Scientists at UNLV have found the Lambda variant, or C.37, in samples, Dr. Edwin Oh, an associate professor at the school’s Neurogenetics and Precision Medicine Lab, told the I-Team.

Southern Nevada Water Authority scientists take samples from wastewater to see how much coronavirus is in our sewer system. Oh and other researchers analyze the samples, which help public health leaders find spikes and clusters before they can be identified through traditional testing methods.

Coronavirus primarily affects our lungs, but the virus also causes secondary infections of the gastrointestinal tract. As the virus duplicates and is shed out of our bodies, some identifiable factors show up in our waste.

The amount of genome copies per liter collected was below 10,000 at the start of the pandemic. During the first week of January, the amount rose to nearly 1 million copies per liter around the same time case counts peaked.

The number of patients hospitalized with COVID-19 climbed by more than 50 from Tuesday to Wednesday, increasing to a total of 584. Nevada reported 453 new cases, with 347 from Clark County in the past day. Two of the three additional deaths reported in Nevada on Tuesday were from Clark County.

Interestingly, the Nevada State Public Health Laboratory sequenced a sample of the Lambda variant on June 2, a spokesperson confirmed. The variant has not shown up in any samples since. The lab only sequences a portion of cases each week.

The majority of the hospitalized patients in Nevada are unvaccinated, according to the Nevada Hospital Association.

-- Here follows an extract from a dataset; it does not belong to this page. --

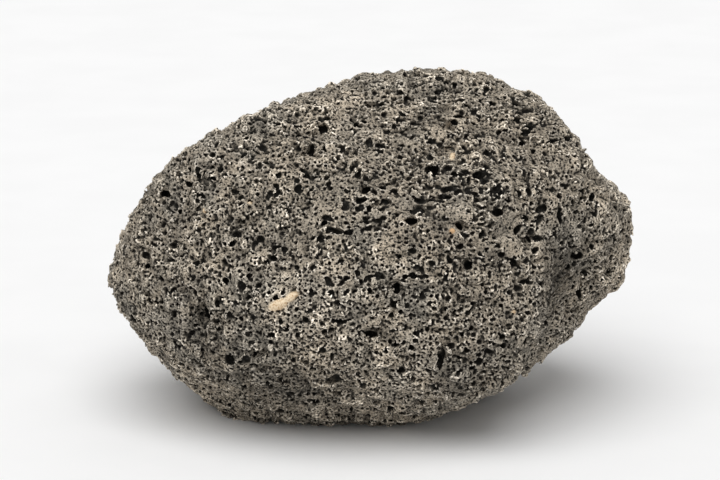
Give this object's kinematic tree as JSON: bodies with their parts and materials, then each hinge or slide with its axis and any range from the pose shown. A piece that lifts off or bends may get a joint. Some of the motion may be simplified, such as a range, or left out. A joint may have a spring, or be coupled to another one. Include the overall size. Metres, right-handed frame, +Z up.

A recent Associated Press analysis found nearly 100% of hospitalized COVID patients in the United States were not vaccinated.

Early analysis appears to show that current vaccines protect against the Lambda and other variants.

The variant appeared in the United Kingdom several weeks ago. Health officials there wrote in part, “There is currently no evidence that this variant causes more severe disease or renders the vaccines currently deployed any less effective.”